Seeing these results we would hope that dedicated gamers looking to push their Glocks to their maximum competitive potential find useful data to help them make an educated purchase. However it hasn’t escaped my notice that sitting right in the middle of the pack with an extremely respectable 2.50 inch average is. . . Glock! Seeing this we would encourage new Glock owners, especially those looking for a fighting pistol not the be too quick to throw their factory tubes in the waste bin next to the plastic sights and 5 pound connector. Because it turns out it’s one hell of a barrel.
Though we set out on this journey to learn more about the performance of these barrels we think the biggest lesson we learned was the importance of quality ammunition. Before the actual test day in order to practice and troubleshoot our test procedure we ran several rounds of “Junk” 115 grain ammo through each barrel. It consisted of range trash from my trunk and several random boxes we found sitting outside in a golf cart at our testing location.
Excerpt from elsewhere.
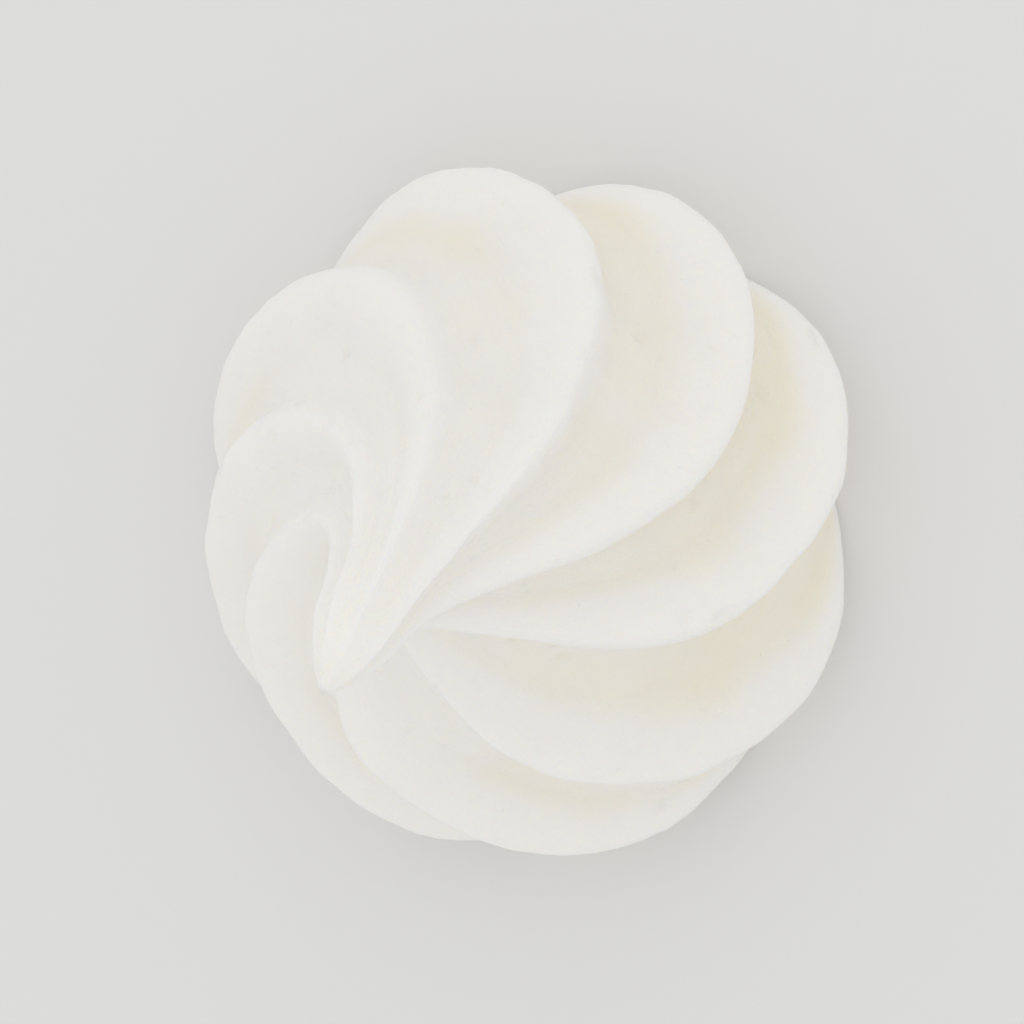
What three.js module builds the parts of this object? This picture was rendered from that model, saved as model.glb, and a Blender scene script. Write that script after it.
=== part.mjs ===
// A small piped meringue, baked crisp, standing on its flat foot.
//
// It is one solid. Whipped egg white and sugar leave a star nozzle as a
// rope with eight ridges. The nozzle turns while the rope is laid down, so
// the ridges wind round a fat belly, and then it is pulled up and away, which
// draws them together into a thin peak that falls over to one side.
//
// The frame: millimetres, +Z up, and the origin under the middle of the
// meringue's bounding box, on the surface that it stands on.

import * as THREE from 'three';
import { ParametricGeometry } from 'three/addons/geometries/ParametricGeometry.js';

const { clamp, degToRad, inverseLerp, lerp, smoothstep } = THREE.MathUtils;

// ---------------------------------------------------------------------------
// Driving dimensions, in millimetres and degrees
// ---------------------------------------------------------------------------

// The outline over the tops of the ridges, from the foot up to the peak.
const HEIGHT = 35;
const FOOT = { radius: 18.2, height: 0 };
const BELLY = { radius: 20.7, height: 5.3 };
const SHOULDER = { radius: 16.9, height: 14.0 };
const NECK = { radius: 9.6, height: 21.7 };
const PEAK_ROOT = { radius: 4.3, height: 28.4 };
const PEAK_END = { radius: 2.1, height: 33.4 };

// The ridges. Each width is the angle from the top of one ridge to the top of
// the next, counter-clockwise from above, and each swell is the share of the
// radius by which the ridge stands out: a hand-held bag lays them unevenly.
const FIRST_RIDGE = -5;
const RIDGE_WIDTHS = [54, 41, 46, 54, 47, 41, 38, 39];
const RIDGE_SWELLS = [0, 0.01, 0.01, 0.015, 0, -0.015, 0.01, 0.03];

// From a ridge's top, counter-clockwise round to the next one's, the foam falls
// into a crease and climbs out of it again. The higher RIDGE_FALL, the narrower
// the ridge's top; the higher RIDGE_CLIMB, the wider the hollow beyond the
// crease; and the higher RIDGE_CREST, the rounder the rim above that hollow.
const COLUMNS_PER_RIDGE = 14;
const CREASE_PLACE = 5 / COLUMNS_PER_RIDGE;
const RIDGE_FALL = 1.6;
const RIDGE_CLIMB = 3;
const RIDGE_CREST = 2.2;

// How deep the creases cut, as a share of the radius at each level, and how
// much of that depth the crease beyond each ridge has.
const FOOT_CREASE = 0.07;
const BELLY_CREASE = 0.14;
const SHOULDER_CREASE = 0.22;
const NECK_CREASE = 0.25;
const PEAK_CREASE = 0.27;
const TIP_CREASE = 0.12;
const CREASE_SHARES = [0.95, 1, 0.95, 0.8, 0.65, 0.65, 0.65, 0.7];

// The turn of the nozzle: fast while the belly is laid down, and slower as
// the rope is pulled up. TWIST_HASTE below 1 puts more of it near the foot.
const TWIST = 138;
const TWIST_HASTE = 0.76;
const TWIST_START = 0.02;

// The fall of the peak: how far its end lies from the meringue's middle, in
// which direction, and how late on the way up it starts to bend.
const PEAK_FALL = 10.4;
const PEAK_FALL_DIRECTION = 250;
const PEAK_FALL_LATENESS = 6;

// The mesh: rings across the foot and up the side.
const FOOT_RINGS = 3;
const SIDE_RINGS = 47;

// ---------------------------------------------------------------------------
// The outline and the ridges as functions of height and of place round it
// ---------------------------------------------------------------------------

const RIDGES = RIDGE_WIDTHS.length;
const RINGS = FOOT_RINGS + SIDE_RINGS;

const sideOutline = new THREE.SplineCurve(
  [FOOT, BELLY, SHOULDER, NECK, PEAK_ROOT, PEAK_END, { radius: 0, height: HEIGHT }].map(
    ({ radius, height }) => new THREE.Vector2(radius, height),
  ),
);

// The ring at a share of the way from the foot's middle to the tip.
function ringAt(share) {
  const ring = share * RINGS;
  if (ring <= FOOT_RINGS) {
    return { radius: (FOOT.radius * ring) / FOOT_RINGS, height: 0 };
  }
  const point = sideOutline.getPointAt(Math.min((ring - FOOT_RINGS) / SIDE_RINGS, 1));
  return { radius: Math.max(point.x, 0), height: point.y };
}

// A value that eases from one level's to the next level's on the way up.
function easeThrough(levels, height) {
  let value = levels[0].value;
  for (let i = 1; i < levels.length; i += 1) {
    const rise = smoothstep(height, levels[i - 1].height, levels[i].height);
    value = lerp(value, levels[i].value, rise);
  }
  return value;
}

const CREASE_LEVELS = [
  { height: 0, value: FOOT_CREASE },
  { height: BELLY.height, value: BELLY_CREASE },
  { height: SHOULDER.height, value: SHOULDER_CREASE },
  { height: NECK.height, value: NECK_CREASE },
  { height: PEAK_ROOT.height, value: PEAK_CREASE },
  { height: HEIGHT, value: TIP_CREASE },
];

function twistAt(height) {
  const share = clamp(height / HEIGHT, 0, 1);
  const ease = (x) => (x + TWIST_START) ** TWIST_HASTE;
  return TWIST * inverseLerp(ease(0), ease(1), ease(share));
}

// How deep in its crease a place is: 0 on a ridge's top, 1 in the crease. The
// place runs from 0 on one ridge's top to 1 on the next one's.
function hollowAt(place) {
  if (place < CREASE_PLACE) {
    return 1 - Math.cos((Math.PI / 2) * (place / CREASE_PLACE)) ** RIDGE_FALL;
  }
  const climb = ((place - CREASE_PLACE) / (1 - CREASE_PLACE)) ** RIDGE_CLIMB;
  return Math.cos((Math.PI / 2) * climb) ** RIDGE_CREST;
}

// Where the ridges' tops stand at the foot, and one more to close the circle.
const RIDGE_ANGLES = [FIRST_RIDGE];
for (const width of RIDGE_WIDTHS) {
  RIDGE_ANGLES.push(RIDGE_ANGLES.at(-1) + width);
}

function ridgeSwell(ridge, place) {
  return lerp(RIDGE_SWELLS[ridge], RIDGE_SWELLS[(ridge + 1) % RIDGES], smoothstep(place, 0, 1));
}

// The surface: round is the share of the way round, up that of the way from
// the foot's middle to the tip.
function meringueSurface(round, up, point) {
  const column = Math.round(round * RIDGES * COLUMNS_PER_RIDGE) % (RIDGES * COLUMNS_PER_RIDGE);
  const ridge = Math.floor(column / COLUMNS_PER_RIDGE);
  const place = (column % COLUMNS_PER_RIDGE) / COLUMNS_PER_RIDGE;
  const { radius, height } = ringAt(up);

  const crease = easeThrough(CREASE_LEVELS, height) * CREASE_SHARES[ridge] * hollowAt(place);
  const swell = ridgeSwell(ridge, place);
  const reach = radius * (1 + swell) * (1 - crease);
  const angle = RIDGE_ANGLES[ridge] + RIDGE_WIDTHS[ridge] * place - twistAt(height);

  // The ring is square to the line that the rope's middle follows as it falls.
  const share = clamp(height / HEIGHT, 0, 1);
  const fall = PEAK_FALL * share ** PEAK_FALL_LATENESS;
  const slope = ((PEAK_FALL * PEAK_FALL_LATENESS) / HEIGHT) * share ** (PEAK_FALL_LATENESS - 1);
  const tilt = Math.atan(slope);
  const fromFall = degToRad(angle - PEAK_FALL_DIRECTION);
  const along = fall + reach * Math.cos(fromFall) * Math.cos(tilt);
  const across = reach * Math.sin(fromFall);
  const direction = degToRad(PEAK_FALL_DIRECTION);
  point.set(
    along * Math.cos(direction) - across * Math.sin(direction),
    along * Math.sin(direction) + across * Math.cos(direction),
    height - reach * Math.cos(fromFall) * Math.sin(tilt),
  );
}

// ---------------------------------------------------------------------------
// The solid
// ---------------------------------------------------------------------------

function makeMeringue() {
  const geometry = new ParametricGeometry(meringueSurface, RIDGES * COLUMNS_PER_RIDGE, RINGS);
  geometry.computeBoundingBox();
  const middle = geometry.boundingBox.getCenter(new THREE.Vector3());
  geometry.translate(-middle.x, -middle.y, 0);

  const bakedMeringue = new THREE.MeshStandardMaterial({
    name: 'baked meringue',
    color: 0xf0ece2,
    roughness: 0.65,
    metalness: 0,
  });
  const meringue = new THREE.Mesh(geometry, bakedMeringue);
  meringue.name = 'meringue';
  return meringue;
}

const model = new THREE.Group();
model.add(makeMeringue());

export default model;
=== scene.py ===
# %% [markdown]
# # A piped meringue
#
# A meringue is whipped egg white and sugar, pressed out of a bag through a
# star-shaped nozzle and dried in a slow oven. The nozzle turns while the foam
# comes out, so its ridges wind round a fat belly, and then it is pulled up and
# away, which leaves a thin peak that falls over to one side.
#
# This lesson makes it in the same order: the star of the nozzle, the rope that
# the star leaves behind, the fall of the peak, the unevenness of a foam, and
# at last the finish, the light and the camera.

# %% Load the frame
import math
import random

import bmesh
import bpy
from mathutils import Matrix, Vector, geometry, kdtree, noise


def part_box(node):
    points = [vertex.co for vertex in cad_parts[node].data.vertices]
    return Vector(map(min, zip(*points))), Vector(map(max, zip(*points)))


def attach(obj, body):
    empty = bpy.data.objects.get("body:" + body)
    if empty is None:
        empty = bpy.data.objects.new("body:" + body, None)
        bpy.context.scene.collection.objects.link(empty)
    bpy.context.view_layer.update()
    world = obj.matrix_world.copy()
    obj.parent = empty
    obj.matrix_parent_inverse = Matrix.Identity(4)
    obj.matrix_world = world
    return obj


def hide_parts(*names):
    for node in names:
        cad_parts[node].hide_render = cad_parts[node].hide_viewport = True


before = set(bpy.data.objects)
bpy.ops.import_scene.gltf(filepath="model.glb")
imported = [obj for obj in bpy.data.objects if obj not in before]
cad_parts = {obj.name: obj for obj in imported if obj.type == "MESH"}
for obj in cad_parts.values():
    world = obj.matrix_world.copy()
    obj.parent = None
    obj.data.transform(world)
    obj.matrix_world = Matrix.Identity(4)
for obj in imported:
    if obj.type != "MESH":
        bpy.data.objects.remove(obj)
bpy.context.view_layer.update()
SOLID_LOW, SOLID_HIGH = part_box("meringue")
MM = 0.001


def in_mm(lengths):
    """Lengths in metres as a short list in millimetres, to print."""
    return [round(length / MM, 2) for length in lengths]


print("the solid measures", in_mm(SOLID_HIGH - SOLID_LOW), "mm")

# %% [markdown]
# ## The sizes
#
# A small meringue is about 40 mm across and a little less high. Blender works
# in metres, so a size is written in millimetres times MM. Angles are in degrees.
#
# The outline runs over the tops of the ridges, from the foot to the tip of the
# peak: each station is a radius and a height. A bag held by hand lays its ridges
# unevenly, so each one has its own width, its own swell as a share of the
# radius, and its own share of the depth of a crease. The depths of the creases
# are shares of the radius too, at the heights beside them. PLACES points lie
# across each ridge, from its top round to the top of the next one.
#
# TWIST is the whole turn of the nozzle, and a TWIST_HASTE below 1 puts more of
# it near the foot. The end of the peak falls PEAK_FALL to one side, and the
# higher PEAK_FALL_LATENESS is, the later on its way up the rope starts to bend.

# %% Sizes
HEIGHT = 35 * MM
OUTLINE = [
    (18.2 * MM, 0),
    (20.7 * MM, 5.3 * MM),
    (16.9 * MM, 14.0 * MM),
    (9.6 * MM, 21.7 * MM),
    (4.3 * MM, 28.4 * MM),
    (2.1 * MM, 33.4 * MM),
    (0, HEIGHT),
]
FIRST_RIDGE = -5
RIDGE_WIDTHS = [54, 41, 46, 54, 47, 41, 38, 39]
RIDGE_SWELLS = [0, 0.01, 0.01, 0.015, 0, -0.015, 0.01, 0.03]
CREASE_SHARES = [0.95, 1, 0.95, 0.8, 0.65, 0.65, 0.65, 0.7]
RIDGES = len(RIDGE_WIDTHS)
PLACES = 14
COLUMNS = RIDGES * PLACES
CREASE_PLACE = 5 / PLACES
RIDGE_FALL = 1.6
RIDGE_CLIMB = 3
RIDGE_CREST = 2.2
CREASES = [
    (0, 0.07),
    (5.3 * MM, 0.14),
    (14.0 * MM, 0.22),
    (21.7 * MM, 0.25),
    (28.4 * MM, 0.27),
    (HEIGHT, 0.12),
]
TWIST = 138
TWIST_HASTE = 0.76
TWIST_START = 0.02
PEAK_FALL = 10.4 * MM
PEAK_FALL_DIRECTION = 250
PEAK_FALL_LATENESS = 6
SAME_PLACE = 0.01 * MM


def ease(share):
    """A soft start and a soft stop between 0 and 1."""
    share = min(max(share, 0), 1)
    return share * share * (3 - 2 * share)


# %% [markdown]
# ## The outline, cut into rings
#
# The rope is built ring by ring, so the outline is first drawn as a smooth
# curve through its stations and then cut into steps of equal length. At each
# station the curve runs along the line between the two stations beside it,
# and its handles are a sixth of that line, which gives it no kinks. Equal
# steps keep the faces about as high as they are wide on the belly, which a
# subdivision surface likes.

# %% Draw the outline and cut it
SIDE_RINGS = 50
CURVE_STEPS = 40
HANDLE_PARTS = 6


def outline_points():
    """Points along a smooth curve through the outline's stations."""
    stations = [Vector((radius, 0, height)) for radius, height in OUTLINE]
    ends_twice = [stations[0], *stations, stations[-1]]
    points = []
    for before, start, end, after in zip(ends_twice, ends_twice[1:], ends_twice[2:], ends_twice[3:]):
        leaving = start + (end - before) / HANDLE_PARTS
        arriving = end - (after - start) / HANDLE_PARTS
        points += geometry.interpolate_bezier(start, leaving, arriving, end, CURVE_STEPS)[:-1]
    return points + stations[-1:]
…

While this ammunition certainly showed different levels of performance between the barrels it threw far larger groups than the match ammo. If we were looking to improve the mechanical accuracy of our handgun, we would first look to quality ammunition before making any modifications to the firearm.
Gathering these results was a lot of fun, but also a lot of work. We are glad that we were able to gather this information and hope it proves useful for any Glock owner focused on pursuing victory!